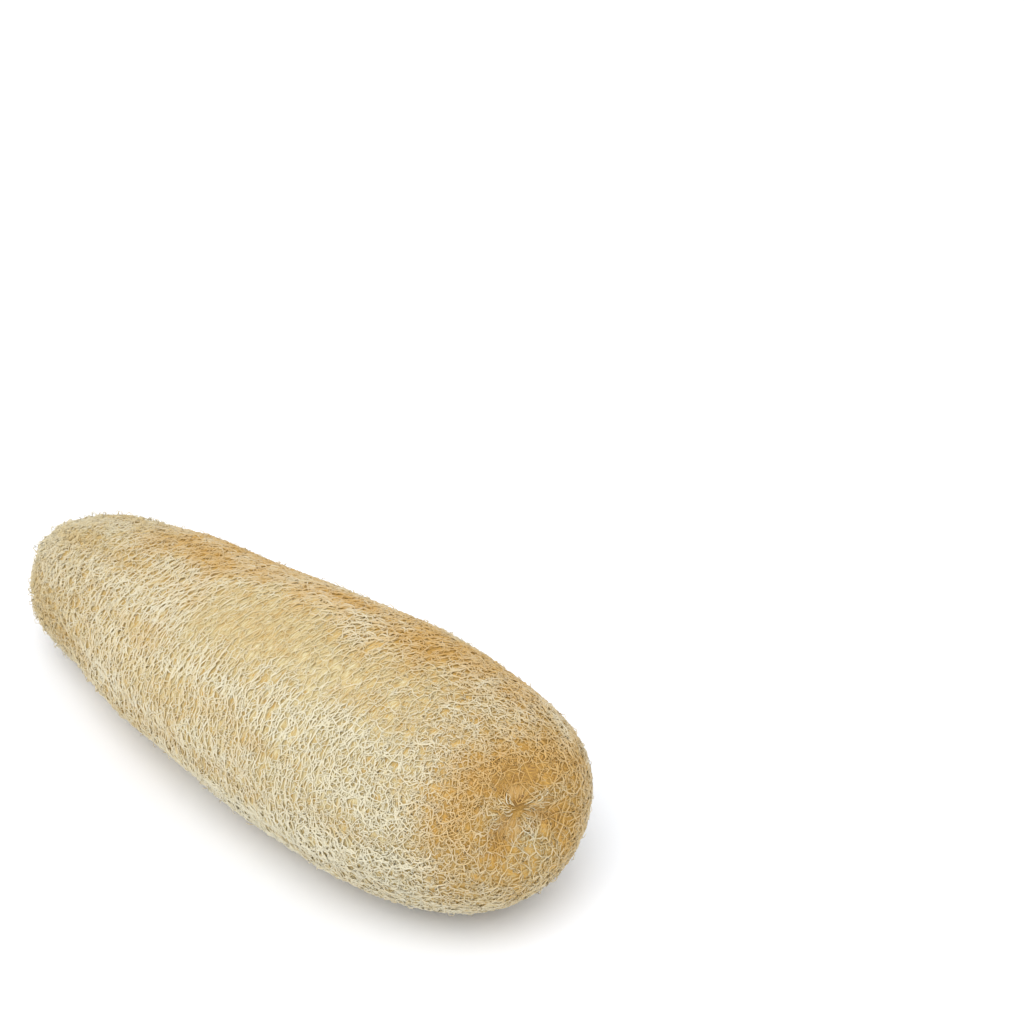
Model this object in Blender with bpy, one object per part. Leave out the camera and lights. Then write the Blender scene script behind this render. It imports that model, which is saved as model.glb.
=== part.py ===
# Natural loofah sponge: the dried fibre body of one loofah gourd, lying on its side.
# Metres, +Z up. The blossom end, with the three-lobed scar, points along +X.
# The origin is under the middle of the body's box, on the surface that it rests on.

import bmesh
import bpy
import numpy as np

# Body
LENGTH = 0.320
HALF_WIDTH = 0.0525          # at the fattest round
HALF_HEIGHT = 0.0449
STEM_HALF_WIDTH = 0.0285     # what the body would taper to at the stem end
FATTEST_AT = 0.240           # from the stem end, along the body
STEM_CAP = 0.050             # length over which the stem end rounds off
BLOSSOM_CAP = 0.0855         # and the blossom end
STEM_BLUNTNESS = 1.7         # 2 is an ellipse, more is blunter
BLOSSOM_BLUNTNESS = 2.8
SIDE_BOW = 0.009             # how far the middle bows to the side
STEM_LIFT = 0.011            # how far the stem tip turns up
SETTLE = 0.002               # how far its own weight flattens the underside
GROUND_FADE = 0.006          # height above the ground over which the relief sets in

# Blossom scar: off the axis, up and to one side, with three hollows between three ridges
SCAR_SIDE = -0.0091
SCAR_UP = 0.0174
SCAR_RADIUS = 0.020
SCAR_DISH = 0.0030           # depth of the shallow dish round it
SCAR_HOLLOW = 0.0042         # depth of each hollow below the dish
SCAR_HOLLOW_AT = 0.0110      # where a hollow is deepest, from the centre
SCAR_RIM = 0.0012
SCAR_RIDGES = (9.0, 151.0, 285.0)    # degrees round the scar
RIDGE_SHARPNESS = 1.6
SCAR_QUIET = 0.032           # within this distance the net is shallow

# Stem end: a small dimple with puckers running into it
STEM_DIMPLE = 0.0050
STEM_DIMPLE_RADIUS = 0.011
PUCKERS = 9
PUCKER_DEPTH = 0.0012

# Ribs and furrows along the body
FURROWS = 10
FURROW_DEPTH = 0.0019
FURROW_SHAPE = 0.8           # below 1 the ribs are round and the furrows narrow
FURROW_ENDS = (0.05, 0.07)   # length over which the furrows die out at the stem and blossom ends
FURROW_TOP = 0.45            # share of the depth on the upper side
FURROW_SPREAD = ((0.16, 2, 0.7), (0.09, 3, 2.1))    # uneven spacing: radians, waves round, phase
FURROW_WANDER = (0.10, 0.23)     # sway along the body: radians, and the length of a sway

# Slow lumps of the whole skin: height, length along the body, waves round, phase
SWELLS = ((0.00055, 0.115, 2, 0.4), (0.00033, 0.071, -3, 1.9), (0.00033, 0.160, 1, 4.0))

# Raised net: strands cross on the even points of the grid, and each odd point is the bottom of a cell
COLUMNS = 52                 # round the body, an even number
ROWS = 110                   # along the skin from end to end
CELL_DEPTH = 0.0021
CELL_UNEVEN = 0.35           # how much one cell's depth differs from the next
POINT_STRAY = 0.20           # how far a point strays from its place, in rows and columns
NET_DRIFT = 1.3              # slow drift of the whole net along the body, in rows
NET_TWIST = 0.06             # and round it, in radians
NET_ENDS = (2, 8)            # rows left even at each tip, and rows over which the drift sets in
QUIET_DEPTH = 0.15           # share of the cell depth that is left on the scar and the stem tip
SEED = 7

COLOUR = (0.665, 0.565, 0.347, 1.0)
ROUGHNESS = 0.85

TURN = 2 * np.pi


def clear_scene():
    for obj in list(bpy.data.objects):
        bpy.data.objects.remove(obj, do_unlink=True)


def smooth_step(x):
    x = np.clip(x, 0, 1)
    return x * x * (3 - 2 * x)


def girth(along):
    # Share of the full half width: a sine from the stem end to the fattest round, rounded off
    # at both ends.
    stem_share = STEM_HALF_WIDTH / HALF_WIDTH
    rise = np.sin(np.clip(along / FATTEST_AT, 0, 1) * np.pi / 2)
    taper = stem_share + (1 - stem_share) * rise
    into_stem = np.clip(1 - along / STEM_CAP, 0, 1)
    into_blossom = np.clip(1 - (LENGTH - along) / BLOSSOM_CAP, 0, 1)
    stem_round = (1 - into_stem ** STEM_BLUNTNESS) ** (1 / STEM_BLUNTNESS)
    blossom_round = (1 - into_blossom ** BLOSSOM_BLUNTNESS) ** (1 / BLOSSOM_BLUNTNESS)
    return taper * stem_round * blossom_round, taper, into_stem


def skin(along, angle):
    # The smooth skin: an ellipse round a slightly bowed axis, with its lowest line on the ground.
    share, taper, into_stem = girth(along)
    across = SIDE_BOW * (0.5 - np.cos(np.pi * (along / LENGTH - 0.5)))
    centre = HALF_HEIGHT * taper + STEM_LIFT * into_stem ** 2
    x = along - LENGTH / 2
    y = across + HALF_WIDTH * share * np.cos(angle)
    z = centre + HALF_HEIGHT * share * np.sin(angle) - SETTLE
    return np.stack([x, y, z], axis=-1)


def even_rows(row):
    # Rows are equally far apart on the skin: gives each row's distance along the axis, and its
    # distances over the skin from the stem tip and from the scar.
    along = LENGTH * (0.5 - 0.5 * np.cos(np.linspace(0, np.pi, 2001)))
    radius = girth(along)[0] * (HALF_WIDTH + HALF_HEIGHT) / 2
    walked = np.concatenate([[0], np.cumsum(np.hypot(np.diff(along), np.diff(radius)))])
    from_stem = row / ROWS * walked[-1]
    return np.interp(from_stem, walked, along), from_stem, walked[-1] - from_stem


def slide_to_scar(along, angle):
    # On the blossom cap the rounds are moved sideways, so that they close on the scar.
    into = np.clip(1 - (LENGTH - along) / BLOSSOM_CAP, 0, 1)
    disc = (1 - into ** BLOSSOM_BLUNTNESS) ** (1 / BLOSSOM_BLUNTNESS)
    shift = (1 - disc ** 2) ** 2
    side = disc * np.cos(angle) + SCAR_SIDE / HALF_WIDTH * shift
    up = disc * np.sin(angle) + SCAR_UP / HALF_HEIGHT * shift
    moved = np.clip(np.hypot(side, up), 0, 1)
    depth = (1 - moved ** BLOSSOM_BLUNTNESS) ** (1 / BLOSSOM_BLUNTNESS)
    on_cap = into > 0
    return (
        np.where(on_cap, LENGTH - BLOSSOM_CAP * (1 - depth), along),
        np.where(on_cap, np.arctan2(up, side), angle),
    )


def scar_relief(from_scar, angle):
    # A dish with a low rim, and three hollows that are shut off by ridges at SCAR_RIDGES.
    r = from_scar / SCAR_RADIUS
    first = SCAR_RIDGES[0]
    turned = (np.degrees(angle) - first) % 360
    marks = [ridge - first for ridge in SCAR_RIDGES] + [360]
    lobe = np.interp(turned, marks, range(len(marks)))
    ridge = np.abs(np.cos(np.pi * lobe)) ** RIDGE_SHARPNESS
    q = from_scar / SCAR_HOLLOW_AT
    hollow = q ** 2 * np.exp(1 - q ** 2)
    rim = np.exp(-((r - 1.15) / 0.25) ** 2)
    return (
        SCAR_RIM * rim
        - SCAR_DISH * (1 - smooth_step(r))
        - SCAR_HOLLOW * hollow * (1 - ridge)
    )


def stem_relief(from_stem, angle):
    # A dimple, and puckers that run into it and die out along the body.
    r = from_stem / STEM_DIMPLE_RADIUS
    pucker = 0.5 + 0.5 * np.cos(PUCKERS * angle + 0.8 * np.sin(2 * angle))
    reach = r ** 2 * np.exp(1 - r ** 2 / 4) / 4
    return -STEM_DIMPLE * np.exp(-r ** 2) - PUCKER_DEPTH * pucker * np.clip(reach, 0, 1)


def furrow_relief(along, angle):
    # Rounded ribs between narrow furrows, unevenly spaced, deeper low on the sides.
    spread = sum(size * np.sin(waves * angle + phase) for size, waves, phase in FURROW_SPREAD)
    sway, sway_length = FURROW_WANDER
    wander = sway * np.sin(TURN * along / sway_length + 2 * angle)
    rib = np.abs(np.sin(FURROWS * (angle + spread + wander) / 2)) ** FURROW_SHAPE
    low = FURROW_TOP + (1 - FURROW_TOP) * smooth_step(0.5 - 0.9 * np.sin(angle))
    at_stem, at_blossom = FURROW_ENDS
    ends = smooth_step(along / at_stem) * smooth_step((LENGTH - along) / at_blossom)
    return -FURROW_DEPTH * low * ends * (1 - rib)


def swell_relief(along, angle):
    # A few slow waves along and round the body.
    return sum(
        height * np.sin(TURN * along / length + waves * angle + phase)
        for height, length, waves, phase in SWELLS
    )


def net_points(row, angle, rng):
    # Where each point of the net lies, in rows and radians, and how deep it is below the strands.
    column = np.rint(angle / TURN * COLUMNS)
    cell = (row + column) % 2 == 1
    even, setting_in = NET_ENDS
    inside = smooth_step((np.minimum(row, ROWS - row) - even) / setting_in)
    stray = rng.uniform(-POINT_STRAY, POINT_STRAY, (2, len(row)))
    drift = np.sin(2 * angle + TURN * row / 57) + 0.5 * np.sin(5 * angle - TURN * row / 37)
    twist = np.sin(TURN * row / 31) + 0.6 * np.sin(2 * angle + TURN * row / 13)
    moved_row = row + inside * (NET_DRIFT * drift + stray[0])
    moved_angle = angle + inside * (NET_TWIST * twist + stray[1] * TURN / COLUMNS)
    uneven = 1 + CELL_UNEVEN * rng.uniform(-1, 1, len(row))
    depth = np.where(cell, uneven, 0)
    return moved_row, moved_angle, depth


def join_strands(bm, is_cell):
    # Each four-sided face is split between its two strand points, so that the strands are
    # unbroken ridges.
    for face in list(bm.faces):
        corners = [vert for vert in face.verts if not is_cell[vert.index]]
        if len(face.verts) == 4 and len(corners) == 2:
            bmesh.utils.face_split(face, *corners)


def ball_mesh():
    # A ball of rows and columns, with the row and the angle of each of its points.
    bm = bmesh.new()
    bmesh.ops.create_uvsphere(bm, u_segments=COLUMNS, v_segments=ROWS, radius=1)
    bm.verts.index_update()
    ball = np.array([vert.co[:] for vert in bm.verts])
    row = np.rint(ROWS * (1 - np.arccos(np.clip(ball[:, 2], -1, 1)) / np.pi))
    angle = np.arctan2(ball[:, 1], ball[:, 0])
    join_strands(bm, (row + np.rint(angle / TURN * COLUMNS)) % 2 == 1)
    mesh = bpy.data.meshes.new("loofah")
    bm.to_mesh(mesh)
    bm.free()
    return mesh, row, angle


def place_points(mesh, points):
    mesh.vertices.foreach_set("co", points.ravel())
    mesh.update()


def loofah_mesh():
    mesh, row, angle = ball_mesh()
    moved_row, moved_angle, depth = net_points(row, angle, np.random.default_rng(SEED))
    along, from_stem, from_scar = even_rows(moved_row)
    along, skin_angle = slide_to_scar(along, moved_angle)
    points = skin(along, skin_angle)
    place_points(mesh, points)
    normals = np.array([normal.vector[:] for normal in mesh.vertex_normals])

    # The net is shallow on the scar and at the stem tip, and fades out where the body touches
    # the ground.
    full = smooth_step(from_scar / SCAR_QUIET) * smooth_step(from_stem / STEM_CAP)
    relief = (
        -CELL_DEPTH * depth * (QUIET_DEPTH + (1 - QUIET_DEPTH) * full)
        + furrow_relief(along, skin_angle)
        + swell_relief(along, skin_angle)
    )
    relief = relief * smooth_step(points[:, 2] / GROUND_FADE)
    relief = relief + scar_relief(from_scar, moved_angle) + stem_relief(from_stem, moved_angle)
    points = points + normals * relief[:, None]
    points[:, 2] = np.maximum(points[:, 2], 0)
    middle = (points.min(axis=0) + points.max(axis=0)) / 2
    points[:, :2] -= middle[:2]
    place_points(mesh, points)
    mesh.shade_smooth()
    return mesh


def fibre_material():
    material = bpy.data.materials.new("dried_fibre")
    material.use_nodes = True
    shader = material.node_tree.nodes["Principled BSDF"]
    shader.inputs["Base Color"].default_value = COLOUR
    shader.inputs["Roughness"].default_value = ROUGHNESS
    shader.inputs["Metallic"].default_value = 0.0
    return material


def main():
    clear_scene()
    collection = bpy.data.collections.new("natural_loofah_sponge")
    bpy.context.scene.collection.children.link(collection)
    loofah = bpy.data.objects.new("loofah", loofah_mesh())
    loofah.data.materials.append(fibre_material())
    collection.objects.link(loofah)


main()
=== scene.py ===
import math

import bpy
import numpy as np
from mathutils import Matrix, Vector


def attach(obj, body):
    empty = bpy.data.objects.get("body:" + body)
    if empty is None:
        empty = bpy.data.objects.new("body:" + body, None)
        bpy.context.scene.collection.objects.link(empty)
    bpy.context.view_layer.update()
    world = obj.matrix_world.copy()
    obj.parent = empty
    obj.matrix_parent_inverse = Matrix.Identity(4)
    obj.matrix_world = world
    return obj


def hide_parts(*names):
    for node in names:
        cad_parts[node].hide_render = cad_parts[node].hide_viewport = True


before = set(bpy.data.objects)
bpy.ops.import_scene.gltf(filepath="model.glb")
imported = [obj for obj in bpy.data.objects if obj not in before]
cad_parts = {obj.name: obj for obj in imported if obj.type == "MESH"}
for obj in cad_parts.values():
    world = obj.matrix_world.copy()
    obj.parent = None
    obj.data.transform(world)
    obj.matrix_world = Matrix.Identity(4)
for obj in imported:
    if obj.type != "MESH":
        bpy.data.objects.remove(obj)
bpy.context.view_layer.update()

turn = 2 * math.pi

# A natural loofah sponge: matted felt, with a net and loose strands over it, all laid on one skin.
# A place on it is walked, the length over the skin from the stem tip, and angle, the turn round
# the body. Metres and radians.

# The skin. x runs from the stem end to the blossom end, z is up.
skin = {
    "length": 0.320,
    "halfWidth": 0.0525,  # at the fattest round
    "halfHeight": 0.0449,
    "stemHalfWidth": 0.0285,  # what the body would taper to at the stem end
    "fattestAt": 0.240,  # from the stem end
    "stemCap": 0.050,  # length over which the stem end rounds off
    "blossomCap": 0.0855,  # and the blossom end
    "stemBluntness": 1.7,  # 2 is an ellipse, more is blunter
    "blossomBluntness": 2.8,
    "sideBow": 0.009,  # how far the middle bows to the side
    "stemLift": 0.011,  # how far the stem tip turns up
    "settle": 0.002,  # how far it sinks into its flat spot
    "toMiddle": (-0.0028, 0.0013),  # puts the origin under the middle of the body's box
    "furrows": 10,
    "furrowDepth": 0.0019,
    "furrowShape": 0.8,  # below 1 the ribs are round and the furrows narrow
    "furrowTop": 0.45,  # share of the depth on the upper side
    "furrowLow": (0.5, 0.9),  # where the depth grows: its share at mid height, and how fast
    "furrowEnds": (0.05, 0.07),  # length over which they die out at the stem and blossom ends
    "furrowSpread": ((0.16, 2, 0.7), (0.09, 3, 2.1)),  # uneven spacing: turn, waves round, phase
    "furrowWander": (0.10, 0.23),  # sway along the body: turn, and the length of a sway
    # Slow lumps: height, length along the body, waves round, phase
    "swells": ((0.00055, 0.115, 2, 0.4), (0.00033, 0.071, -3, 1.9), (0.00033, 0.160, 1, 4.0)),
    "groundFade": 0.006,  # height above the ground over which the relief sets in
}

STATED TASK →
Using the data above, reproduce exactly the lines from the line that contains "cad_parts[node].hide_render = cad_parts[node].hide_viewport" through the line that contains "turn = 2 * math.pi", including both.

CORRECT OUTPUT →
        cad_parts[node].hide_render = cad_parts[node].hide_viewport = True


before = set(bpy.data.objects)
bpy.ops.import_scene.gltf(filepath="model.glb")
imported = [obj for obj in bpy.data.objects if obj not in before]
cad_parts = {obj.name: obj for obj in imported if obj.type == "MESH"}
for obj in cad_parts.values():
    world = obj.matrix_world.copy()
    obj.parent = None
    obj.data.transform(world)
    obj.matrix_world = Matrix.Identity(4)
for obj in imported:
    if obj.type != "MESH":
        bpy.data.objects.remove(obj)
bpy.context.view_layer.update()

turn = 2 * math.pi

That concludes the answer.